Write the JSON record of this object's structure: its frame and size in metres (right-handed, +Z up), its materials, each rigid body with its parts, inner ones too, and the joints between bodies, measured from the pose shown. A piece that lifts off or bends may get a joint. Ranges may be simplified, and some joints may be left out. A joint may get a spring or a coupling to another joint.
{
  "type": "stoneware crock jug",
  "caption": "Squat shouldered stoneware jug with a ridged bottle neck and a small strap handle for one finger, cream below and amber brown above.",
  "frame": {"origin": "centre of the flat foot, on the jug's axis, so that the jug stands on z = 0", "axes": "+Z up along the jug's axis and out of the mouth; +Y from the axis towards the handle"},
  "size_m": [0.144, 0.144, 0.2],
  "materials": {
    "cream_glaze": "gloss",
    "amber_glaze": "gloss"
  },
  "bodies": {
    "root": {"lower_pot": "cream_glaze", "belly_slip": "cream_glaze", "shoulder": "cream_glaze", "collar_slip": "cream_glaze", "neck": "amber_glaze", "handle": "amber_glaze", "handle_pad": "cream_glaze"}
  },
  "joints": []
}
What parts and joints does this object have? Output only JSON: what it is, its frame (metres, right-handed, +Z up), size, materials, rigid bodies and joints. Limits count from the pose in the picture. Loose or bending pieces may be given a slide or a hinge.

- [PROBLEM STATEMENT]
Which lines hold the word "object"? Copy each of them from the records.

- [EXERCISE ANSWER]
Write the JSON record of this object's structure: its frame and size in metres (right-handed, +Z up), its materials, each rigid body with its parts, inner ones too, and the joints between bodies, measured from the pose shown. A piece that lifts off or bends may get a joint. Ranges may be simplified, and some joints may be left out. A joint may get a spring or a coupling to another joint.
What parts and joints does this object have? Output only JSON: what it is, its frame (metres, right-handed, +Z up), size, materials, rigid bodies and joints. Limits count from the pose in the picture. Loose or bending pieces may be given a slide or a hinge.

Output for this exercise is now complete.